• Your instructions:
Answer with one number: the count of lines in this material that hold the word "joints".

• Recorded information:

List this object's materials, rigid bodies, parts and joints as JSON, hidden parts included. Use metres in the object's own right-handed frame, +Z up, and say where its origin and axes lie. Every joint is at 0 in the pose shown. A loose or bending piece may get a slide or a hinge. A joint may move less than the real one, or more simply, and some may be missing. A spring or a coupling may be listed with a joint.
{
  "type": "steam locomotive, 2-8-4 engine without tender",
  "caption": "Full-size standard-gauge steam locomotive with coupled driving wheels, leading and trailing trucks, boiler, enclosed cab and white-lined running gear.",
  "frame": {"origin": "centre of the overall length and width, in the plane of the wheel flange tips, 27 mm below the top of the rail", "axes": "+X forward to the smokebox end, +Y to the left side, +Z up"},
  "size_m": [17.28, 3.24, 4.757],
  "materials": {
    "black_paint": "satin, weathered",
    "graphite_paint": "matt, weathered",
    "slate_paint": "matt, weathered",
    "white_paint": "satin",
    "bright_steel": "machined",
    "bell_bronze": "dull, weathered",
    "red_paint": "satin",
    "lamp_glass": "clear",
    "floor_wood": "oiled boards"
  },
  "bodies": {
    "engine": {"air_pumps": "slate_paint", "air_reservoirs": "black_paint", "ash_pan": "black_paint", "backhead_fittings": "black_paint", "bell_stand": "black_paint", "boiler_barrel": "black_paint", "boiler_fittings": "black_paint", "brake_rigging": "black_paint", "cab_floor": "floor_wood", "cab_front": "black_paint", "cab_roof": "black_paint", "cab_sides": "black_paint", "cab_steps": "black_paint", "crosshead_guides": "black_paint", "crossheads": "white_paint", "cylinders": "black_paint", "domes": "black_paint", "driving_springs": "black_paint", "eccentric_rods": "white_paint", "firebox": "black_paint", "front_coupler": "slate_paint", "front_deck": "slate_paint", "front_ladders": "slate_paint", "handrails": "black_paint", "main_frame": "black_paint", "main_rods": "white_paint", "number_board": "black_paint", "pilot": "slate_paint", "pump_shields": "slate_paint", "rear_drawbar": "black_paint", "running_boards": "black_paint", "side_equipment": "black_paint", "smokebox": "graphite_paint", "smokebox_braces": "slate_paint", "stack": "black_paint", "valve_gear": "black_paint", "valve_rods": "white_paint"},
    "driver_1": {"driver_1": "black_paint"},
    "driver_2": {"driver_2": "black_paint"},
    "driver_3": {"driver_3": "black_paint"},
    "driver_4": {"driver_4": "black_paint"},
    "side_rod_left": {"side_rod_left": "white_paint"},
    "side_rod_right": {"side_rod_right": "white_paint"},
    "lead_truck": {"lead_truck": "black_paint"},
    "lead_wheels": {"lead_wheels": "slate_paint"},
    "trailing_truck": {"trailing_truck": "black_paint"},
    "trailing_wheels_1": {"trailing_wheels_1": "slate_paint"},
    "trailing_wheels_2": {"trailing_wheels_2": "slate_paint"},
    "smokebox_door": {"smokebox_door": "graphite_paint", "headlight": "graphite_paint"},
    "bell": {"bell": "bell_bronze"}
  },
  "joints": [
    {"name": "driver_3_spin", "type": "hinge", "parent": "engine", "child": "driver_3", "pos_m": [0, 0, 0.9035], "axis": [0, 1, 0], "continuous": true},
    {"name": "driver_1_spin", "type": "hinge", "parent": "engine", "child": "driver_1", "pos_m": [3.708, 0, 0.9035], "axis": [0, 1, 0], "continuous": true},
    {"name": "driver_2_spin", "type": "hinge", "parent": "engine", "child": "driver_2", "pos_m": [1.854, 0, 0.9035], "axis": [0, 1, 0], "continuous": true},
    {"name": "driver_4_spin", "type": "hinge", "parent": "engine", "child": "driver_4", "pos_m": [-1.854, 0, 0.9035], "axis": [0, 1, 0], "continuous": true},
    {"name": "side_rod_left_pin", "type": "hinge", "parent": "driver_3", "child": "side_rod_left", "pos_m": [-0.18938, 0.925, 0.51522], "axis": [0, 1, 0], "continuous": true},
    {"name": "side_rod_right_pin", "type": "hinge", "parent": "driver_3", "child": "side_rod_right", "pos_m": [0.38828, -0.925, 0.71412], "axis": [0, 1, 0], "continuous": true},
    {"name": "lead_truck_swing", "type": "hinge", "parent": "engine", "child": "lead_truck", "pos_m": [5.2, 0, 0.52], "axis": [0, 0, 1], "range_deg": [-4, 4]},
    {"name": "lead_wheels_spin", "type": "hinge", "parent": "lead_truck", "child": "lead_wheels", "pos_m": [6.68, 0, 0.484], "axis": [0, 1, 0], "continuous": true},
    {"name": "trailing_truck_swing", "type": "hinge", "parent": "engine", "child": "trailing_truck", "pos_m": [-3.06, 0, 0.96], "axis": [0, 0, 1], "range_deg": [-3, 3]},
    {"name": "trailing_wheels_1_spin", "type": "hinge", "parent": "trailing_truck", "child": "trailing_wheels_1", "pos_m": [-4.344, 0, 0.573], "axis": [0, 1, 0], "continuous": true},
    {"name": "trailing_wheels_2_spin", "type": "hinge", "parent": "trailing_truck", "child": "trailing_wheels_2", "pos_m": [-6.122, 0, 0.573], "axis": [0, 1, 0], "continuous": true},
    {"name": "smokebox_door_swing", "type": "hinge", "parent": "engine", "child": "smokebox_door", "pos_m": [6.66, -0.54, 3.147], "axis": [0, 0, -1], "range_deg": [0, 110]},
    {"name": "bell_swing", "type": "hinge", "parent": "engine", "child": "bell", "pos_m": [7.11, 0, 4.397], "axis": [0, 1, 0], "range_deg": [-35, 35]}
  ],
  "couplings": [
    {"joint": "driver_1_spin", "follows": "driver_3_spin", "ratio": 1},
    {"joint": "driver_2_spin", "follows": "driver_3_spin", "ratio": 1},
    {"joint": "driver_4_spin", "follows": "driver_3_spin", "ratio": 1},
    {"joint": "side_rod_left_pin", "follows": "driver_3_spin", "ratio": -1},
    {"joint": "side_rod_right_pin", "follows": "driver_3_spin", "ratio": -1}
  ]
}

• Worked answer:
2